* **Information supplied**
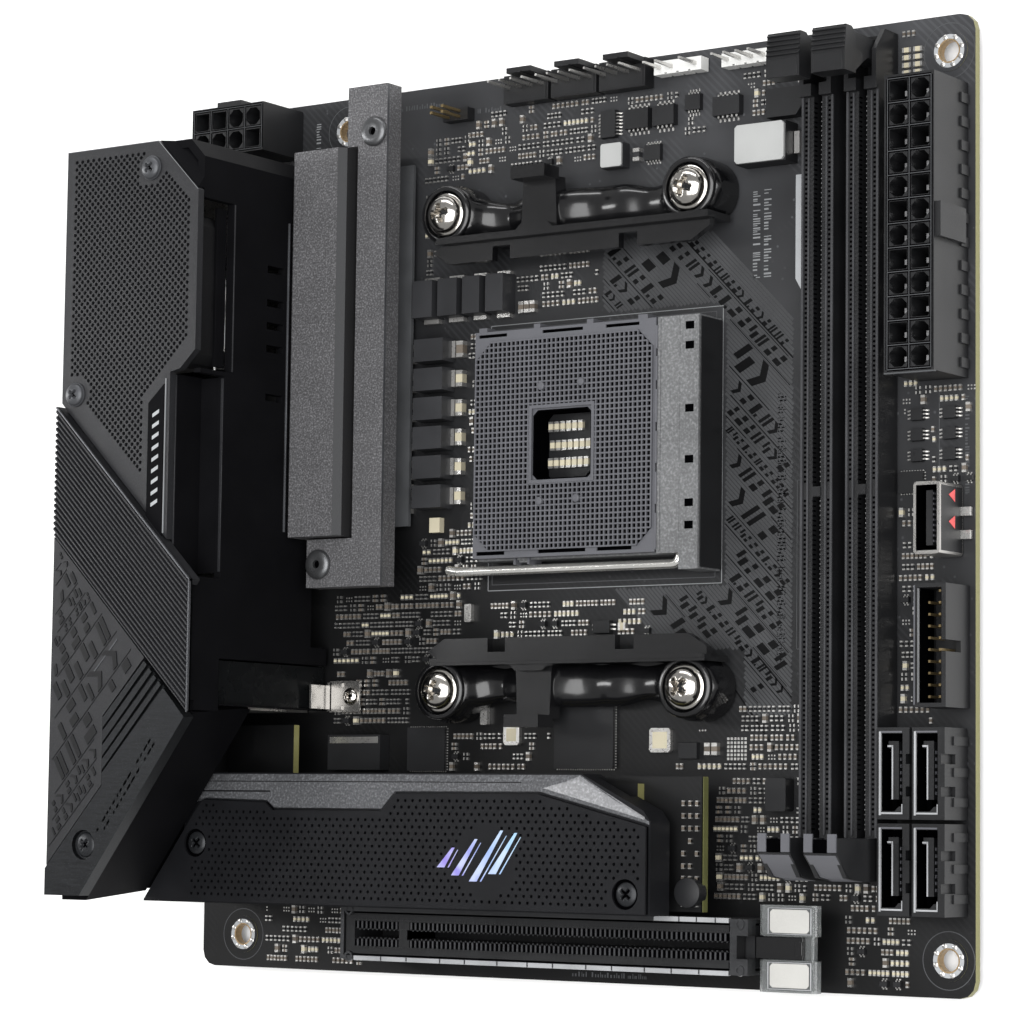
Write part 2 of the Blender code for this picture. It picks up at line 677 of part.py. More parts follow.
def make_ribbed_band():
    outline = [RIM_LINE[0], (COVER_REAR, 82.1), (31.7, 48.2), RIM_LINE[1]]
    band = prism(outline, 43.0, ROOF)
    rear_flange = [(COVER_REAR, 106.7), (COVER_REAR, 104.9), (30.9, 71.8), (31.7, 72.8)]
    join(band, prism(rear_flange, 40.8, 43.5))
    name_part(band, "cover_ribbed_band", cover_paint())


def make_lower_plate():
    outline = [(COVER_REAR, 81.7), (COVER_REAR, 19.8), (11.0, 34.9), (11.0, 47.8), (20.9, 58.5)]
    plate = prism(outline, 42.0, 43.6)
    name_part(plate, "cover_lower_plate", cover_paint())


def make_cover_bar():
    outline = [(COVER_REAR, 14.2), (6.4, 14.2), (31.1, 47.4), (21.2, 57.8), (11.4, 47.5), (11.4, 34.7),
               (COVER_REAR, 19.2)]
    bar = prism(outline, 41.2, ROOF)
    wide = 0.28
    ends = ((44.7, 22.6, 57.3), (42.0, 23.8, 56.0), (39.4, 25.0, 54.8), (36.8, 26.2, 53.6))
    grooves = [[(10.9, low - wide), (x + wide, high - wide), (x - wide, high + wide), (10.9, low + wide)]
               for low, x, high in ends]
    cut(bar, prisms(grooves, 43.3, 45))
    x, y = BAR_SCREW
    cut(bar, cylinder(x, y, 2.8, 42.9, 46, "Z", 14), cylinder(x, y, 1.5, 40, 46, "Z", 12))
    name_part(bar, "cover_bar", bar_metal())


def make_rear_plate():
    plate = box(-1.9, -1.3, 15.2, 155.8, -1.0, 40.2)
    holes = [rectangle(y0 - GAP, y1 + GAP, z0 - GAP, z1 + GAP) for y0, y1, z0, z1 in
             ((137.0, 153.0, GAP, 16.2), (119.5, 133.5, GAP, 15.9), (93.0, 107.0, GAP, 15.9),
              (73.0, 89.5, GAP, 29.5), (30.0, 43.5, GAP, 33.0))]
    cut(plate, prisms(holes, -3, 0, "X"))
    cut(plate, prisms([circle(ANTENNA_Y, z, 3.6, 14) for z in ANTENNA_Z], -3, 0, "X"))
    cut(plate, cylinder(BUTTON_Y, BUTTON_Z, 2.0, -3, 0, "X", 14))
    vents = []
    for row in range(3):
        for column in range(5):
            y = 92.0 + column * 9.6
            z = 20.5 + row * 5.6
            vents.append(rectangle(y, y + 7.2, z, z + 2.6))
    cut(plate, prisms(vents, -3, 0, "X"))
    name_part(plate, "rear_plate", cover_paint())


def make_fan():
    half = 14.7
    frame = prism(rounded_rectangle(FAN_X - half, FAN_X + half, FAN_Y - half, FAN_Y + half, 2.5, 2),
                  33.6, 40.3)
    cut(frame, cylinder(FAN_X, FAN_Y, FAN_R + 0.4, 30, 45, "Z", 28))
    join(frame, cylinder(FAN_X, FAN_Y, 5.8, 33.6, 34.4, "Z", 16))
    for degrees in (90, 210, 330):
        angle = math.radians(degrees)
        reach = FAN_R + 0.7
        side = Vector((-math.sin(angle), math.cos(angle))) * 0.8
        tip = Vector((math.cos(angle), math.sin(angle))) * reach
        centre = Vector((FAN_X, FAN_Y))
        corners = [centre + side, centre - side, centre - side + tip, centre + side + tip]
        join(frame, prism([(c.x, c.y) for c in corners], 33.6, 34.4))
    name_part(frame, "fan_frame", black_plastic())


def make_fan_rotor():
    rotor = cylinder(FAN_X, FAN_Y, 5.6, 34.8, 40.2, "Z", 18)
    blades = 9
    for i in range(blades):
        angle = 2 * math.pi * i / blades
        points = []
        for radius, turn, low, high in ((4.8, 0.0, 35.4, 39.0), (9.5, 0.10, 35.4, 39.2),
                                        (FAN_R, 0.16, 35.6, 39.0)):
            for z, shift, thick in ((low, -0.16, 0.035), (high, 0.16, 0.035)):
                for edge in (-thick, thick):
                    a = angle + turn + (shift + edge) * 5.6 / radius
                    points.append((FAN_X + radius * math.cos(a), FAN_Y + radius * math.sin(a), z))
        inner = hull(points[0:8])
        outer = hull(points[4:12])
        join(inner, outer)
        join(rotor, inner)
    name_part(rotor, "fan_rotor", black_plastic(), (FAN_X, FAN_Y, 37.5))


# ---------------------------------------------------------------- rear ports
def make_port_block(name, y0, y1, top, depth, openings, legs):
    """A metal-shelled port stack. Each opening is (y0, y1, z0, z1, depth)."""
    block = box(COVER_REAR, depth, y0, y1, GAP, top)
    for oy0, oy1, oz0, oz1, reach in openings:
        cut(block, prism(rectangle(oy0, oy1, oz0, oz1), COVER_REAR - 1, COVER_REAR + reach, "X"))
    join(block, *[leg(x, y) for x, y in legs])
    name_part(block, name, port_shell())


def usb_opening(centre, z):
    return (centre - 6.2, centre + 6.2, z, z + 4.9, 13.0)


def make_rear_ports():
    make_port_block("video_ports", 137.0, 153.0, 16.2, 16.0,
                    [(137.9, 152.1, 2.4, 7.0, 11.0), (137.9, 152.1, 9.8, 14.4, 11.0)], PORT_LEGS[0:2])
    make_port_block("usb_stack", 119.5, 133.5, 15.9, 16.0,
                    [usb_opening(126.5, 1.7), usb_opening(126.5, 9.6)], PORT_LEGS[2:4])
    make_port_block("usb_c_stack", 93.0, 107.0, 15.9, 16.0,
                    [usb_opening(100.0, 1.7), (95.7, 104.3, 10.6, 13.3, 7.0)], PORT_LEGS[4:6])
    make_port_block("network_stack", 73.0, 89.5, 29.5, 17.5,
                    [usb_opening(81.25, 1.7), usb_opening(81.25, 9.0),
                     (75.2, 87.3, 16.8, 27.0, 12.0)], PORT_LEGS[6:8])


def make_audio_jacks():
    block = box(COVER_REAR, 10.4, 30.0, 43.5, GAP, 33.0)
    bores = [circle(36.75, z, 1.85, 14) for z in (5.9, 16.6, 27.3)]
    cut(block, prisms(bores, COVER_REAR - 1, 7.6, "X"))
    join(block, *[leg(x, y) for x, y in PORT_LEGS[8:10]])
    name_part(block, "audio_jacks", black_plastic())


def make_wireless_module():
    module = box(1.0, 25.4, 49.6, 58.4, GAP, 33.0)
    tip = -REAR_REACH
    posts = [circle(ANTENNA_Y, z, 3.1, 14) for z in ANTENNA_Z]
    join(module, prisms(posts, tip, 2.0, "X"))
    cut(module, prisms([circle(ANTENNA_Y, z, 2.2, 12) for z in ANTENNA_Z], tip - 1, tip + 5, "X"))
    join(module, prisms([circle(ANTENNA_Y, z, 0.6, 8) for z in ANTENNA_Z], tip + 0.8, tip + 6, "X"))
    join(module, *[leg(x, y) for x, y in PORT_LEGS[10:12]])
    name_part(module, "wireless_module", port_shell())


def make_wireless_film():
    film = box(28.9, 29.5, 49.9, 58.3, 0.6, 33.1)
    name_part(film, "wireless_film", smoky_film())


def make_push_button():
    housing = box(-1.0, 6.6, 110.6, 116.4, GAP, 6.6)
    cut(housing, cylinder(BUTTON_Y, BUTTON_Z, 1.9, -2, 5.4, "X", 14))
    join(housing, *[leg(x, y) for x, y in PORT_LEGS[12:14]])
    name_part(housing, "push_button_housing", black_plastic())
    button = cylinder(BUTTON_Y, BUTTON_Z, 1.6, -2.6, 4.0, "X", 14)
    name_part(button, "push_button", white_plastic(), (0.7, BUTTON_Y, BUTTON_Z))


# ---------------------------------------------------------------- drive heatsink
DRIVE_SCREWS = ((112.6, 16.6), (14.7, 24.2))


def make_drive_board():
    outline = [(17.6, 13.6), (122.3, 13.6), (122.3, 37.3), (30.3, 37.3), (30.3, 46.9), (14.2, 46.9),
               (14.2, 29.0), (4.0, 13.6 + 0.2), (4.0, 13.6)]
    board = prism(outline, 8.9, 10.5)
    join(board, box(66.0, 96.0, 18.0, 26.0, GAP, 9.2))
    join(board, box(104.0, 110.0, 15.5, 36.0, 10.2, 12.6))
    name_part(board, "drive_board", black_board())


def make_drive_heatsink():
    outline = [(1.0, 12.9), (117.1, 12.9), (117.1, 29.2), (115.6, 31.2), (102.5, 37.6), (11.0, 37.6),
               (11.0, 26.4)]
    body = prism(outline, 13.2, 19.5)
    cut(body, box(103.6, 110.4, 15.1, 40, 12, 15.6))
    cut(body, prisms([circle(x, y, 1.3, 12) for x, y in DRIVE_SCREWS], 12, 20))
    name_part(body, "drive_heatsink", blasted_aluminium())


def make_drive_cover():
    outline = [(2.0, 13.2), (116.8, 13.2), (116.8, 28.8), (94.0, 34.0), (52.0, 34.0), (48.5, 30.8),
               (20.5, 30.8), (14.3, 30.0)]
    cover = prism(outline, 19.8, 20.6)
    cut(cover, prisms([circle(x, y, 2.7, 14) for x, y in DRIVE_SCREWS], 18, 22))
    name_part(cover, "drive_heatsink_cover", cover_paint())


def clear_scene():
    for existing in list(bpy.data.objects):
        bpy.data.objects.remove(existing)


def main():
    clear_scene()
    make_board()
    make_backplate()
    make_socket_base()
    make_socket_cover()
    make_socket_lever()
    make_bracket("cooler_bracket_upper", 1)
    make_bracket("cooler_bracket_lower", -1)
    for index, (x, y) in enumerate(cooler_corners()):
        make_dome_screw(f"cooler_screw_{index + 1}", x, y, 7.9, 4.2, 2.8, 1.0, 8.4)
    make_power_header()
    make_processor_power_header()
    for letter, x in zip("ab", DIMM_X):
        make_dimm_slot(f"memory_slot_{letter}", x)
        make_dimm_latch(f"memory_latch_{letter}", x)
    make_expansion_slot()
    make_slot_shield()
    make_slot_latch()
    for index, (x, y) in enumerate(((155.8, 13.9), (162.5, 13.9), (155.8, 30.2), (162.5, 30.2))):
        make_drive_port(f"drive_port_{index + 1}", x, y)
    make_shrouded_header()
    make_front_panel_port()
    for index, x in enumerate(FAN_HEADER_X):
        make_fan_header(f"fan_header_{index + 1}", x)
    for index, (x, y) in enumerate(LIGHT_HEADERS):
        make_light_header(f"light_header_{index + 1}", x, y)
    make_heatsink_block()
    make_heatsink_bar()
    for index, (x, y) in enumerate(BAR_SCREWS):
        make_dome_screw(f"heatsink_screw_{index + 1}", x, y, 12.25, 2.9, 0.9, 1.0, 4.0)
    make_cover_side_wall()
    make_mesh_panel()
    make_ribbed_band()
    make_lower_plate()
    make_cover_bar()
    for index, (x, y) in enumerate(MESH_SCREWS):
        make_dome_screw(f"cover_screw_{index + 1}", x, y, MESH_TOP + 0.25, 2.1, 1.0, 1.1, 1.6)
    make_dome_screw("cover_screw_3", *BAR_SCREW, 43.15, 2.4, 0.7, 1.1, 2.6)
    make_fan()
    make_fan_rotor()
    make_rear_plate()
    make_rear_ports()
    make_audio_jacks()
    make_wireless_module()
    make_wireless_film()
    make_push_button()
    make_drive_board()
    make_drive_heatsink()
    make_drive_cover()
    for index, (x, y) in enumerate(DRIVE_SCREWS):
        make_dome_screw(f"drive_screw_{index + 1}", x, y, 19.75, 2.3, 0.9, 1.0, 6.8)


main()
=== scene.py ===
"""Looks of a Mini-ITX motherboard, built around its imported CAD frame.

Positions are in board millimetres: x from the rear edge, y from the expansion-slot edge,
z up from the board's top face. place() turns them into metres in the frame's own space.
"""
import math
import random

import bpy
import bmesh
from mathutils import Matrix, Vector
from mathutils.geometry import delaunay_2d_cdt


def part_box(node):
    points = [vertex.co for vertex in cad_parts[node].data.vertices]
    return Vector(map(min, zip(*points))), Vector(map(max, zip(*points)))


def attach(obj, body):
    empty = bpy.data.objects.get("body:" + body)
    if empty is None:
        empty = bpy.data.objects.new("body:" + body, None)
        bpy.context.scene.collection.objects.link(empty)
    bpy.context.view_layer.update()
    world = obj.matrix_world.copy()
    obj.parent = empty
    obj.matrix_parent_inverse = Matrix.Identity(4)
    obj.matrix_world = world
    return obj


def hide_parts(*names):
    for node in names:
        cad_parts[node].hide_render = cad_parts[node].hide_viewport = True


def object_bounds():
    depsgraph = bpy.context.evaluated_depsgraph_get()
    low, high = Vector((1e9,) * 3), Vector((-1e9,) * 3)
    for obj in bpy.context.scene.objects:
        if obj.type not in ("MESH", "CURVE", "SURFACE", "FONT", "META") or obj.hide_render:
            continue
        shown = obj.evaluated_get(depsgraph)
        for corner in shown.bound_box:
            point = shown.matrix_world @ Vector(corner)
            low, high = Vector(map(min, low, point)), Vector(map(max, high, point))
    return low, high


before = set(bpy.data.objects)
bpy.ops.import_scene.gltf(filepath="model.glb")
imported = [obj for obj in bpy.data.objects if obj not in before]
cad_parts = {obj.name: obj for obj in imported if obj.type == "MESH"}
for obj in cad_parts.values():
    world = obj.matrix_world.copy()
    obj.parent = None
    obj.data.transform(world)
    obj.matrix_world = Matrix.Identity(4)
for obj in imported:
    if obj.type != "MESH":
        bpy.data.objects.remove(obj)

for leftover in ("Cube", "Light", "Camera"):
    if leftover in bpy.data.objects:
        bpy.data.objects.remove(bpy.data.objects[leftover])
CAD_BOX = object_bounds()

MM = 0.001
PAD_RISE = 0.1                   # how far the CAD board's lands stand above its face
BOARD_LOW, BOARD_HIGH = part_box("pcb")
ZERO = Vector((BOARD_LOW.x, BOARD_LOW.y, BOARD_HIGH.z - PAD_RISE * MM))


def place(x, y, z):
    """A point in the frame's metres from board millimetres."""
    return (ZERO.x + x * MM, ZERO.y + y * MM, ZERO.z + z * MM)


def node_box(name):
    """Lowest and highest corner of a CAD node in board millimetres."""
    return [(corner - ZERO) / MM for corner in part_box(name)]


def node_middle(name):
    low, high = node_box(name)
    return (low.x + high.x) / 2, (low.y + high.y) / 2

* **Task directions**
In the listing above, find the line containing "return low, high" and the line containing "CAD_BOX = object_bounds()". Output them and every line between, exactly, and nothing else.

* **Exercise answer**
    return low, high


before = set(bpy.data.objects)
bpy.ops.import_scene.gltf(filepath="model.glb")
imported = [obj for obj in bpy.data.objects if obj not in before]
cad_parts = {obj.name: obj for obj in imported if obj.type == "MESH"}
for obj in cad_parts.values():
    world = obj.matrix_world.copy()
    obj.parent = None
    obj.data.transform(world)
    obj.matrix_world = Matrix.Identity(4)
for obj in imported:
    if obj.type != "MESH":
        bpy.data.objects.remove(obj)

for leftover in ("Cube", "Light", "Camera"):
    if leftover in bpy.data.objects:
        bpy.data.objects.remove(bpy.data.objects[leftover])
CAD_BOX = object_bounds()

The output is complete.